I’m just going to put it out there: out of the box my Dewalt DW735 was a huge disappointment, and it continued to disappoint me through two years, hundreds of board feet of stock, and multiple blade replacements. I finally convinced myself to invest in a Shelix Cutterhead. This post documents the experience.
Why I Purchased the Shelix Upgrade to my DW735
From the day I bought my DW735 about 2 years ago, I was disappointed in it. The blades that come pre-installed wear out quickly. Fortunately I knew this at the time of purchase, so I immediately picked up a pack of carbide-tipped replacement blades. The carbide blades are expensive and, while they don’t lose their edge as fast as the factory blades, their performance wasn’t much better. My DW735 fed slowly, burnt the face of my work, often stalled out and tripped breakers, and all this while taking off an absolute minimum of material.
Then there was the blade shrapnel incident. While hogging through a not-particularly nasty knot, about a third of one of my planer’s knives went flying. I had a replacements on-hand, but just knowing that this was a possibility put me incredibly on edge every time I fired up the machine.
About a week and a half ago I decided to start building my Roubo workbench. The top of a Roubo workbench is made by laminating a bunch of hardwood into one beefy rectangle.
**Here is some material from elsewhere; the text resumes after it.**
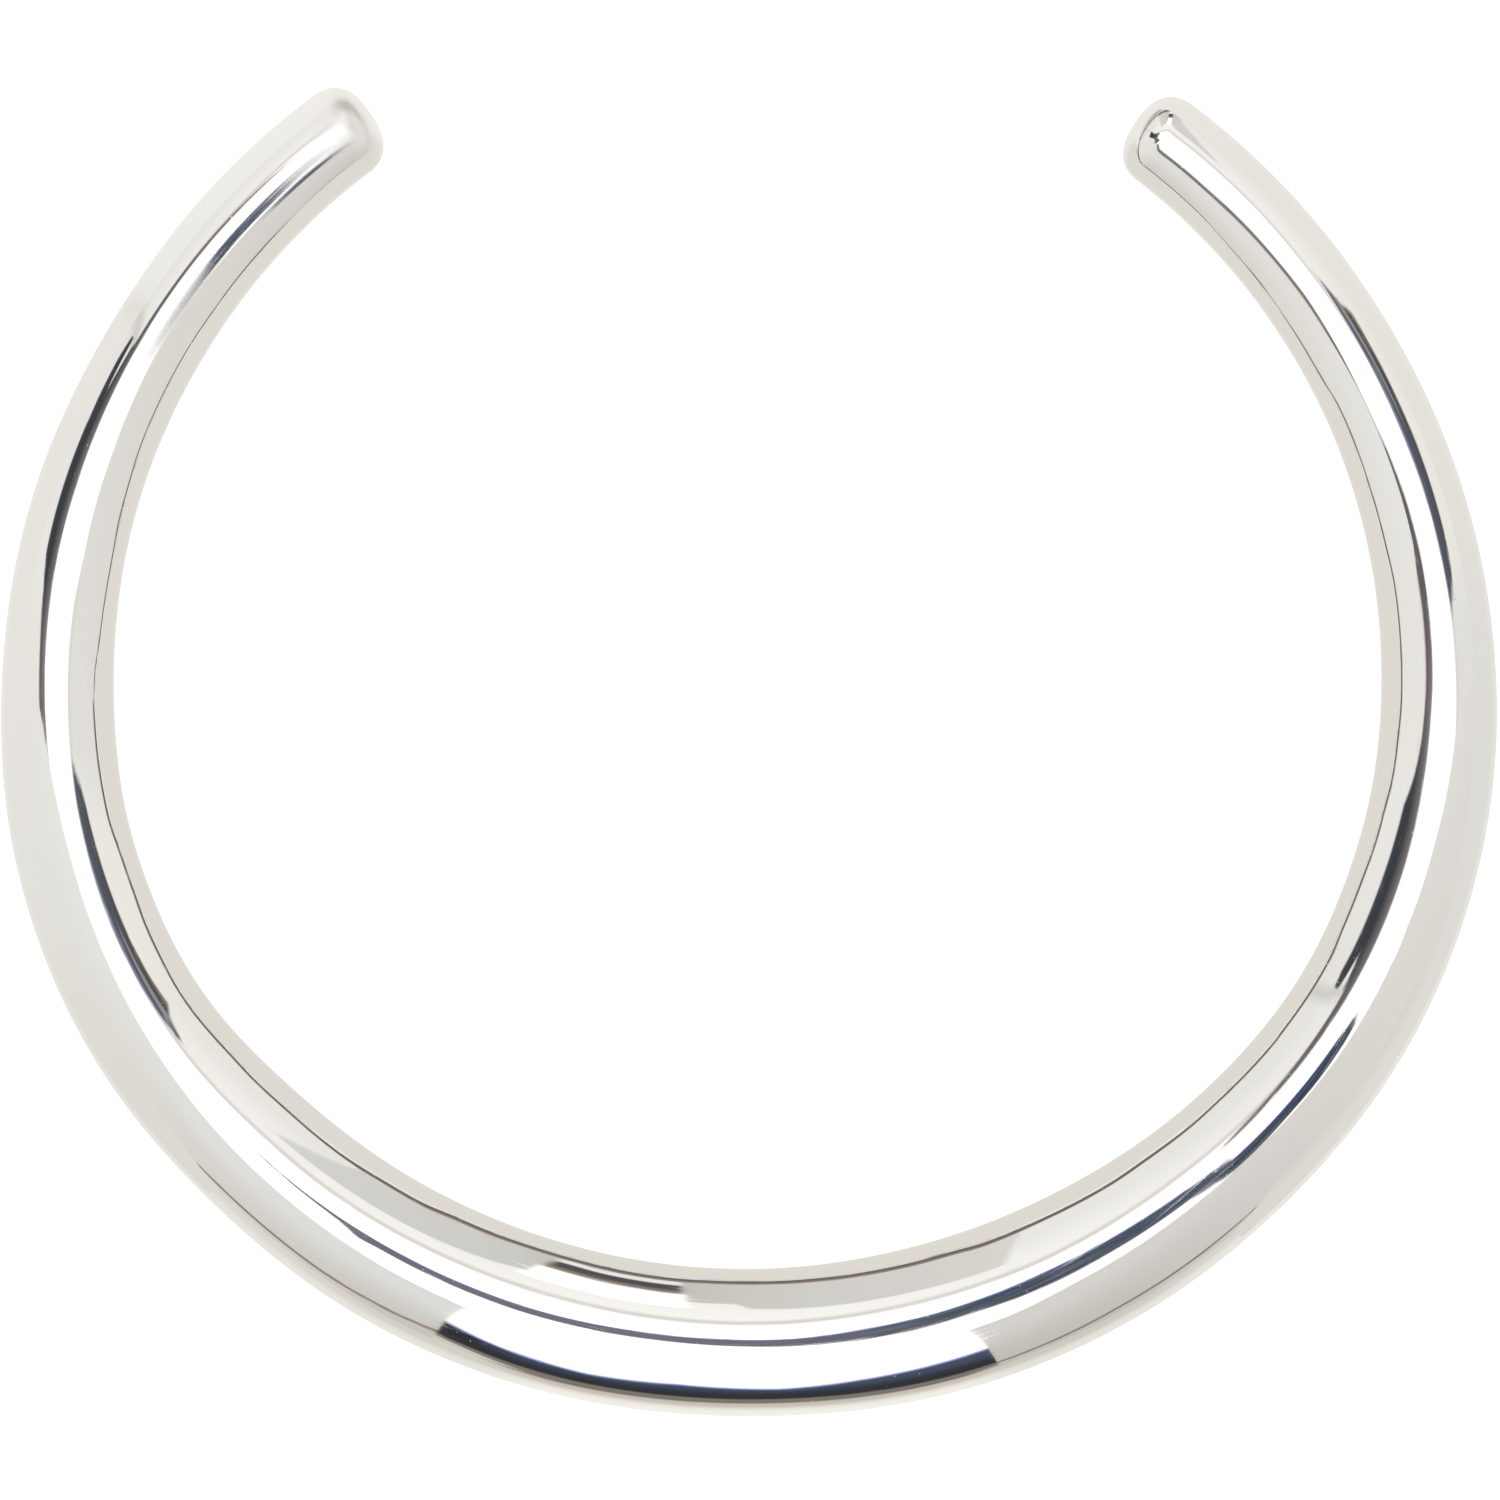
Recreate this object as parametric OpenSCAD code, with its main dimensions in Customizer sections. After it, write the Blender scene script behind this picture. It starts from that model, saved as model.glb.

It was a joke to think my planer could handle the job as-is, so it seemed like the right time to upgrade.
Installing the Shelix Cutterhead in the DW735
I purchased the Shelix Cutterhead from Amazon and it took about four days to arrive (one day ahead of schedule). I didn’t bother recording the installation because there is already great content available. Byrd (the manufacturer of the Shelix) provides PDF-format Shelix Installation in a DeWalt DW735 Instructions on their website. Fellow YouTuber Chris Wong recorded his entire installation in a three-part video series, the first of which is included below.
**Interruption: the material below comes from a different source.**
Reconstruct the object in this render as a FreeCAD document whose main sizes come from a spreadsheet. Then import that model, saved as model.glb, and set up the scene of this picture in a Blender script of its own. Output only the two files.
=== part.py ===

I must be some sort of planer modding savant, because the installation took me about 45 minutes, about half the time I’ve heard from others. The one piece of advice I have to offer is this: order snap-ring pliers when you order your Shelix. There are three snap rings that need removed and re-seated during the process, and you’ll spend more time trying to remove them without the proper tool than you will for the rest of the installation.
How the Shelix Cutterhead Performs in Practice
After installing the Shelix I sent a piece of white pine through the planer just to verify that I hadn’t accidentally built The Mangler. No one died and the test piece came out smooth, quietly, and far faster than it would have with any of Dewalt’s blades.
I decided to do something that would have been laughable before: I started planing the top of my Roubo workbench. I glued two pieces together, let the glue cure, then planed them. Next I glued 4 pieces together, let it cure, then planed. Finally I glued 8 pieces together: that’s 4″ thick x 12″ wide by 96″ long. I think I actually heard the Shelix laugh at me for ever thinking this would be a problem. My work came out smooth, flat, and with no burn marks. Using the Dewalt 13″ blades, the unit would have tripped the breaker in seconds.
Upgrading my DW735 planer to the Shelix Cutterhead made the machine a pleasure to use and allows it to produce the sort of results that I had hoped for when I bought the planer. It’s simple to install and the process is well-documented. If you’re not satisfied with the performance of your Dewalt DW735, I highly recommend investing in a Shelix before dumping the planer for a different model.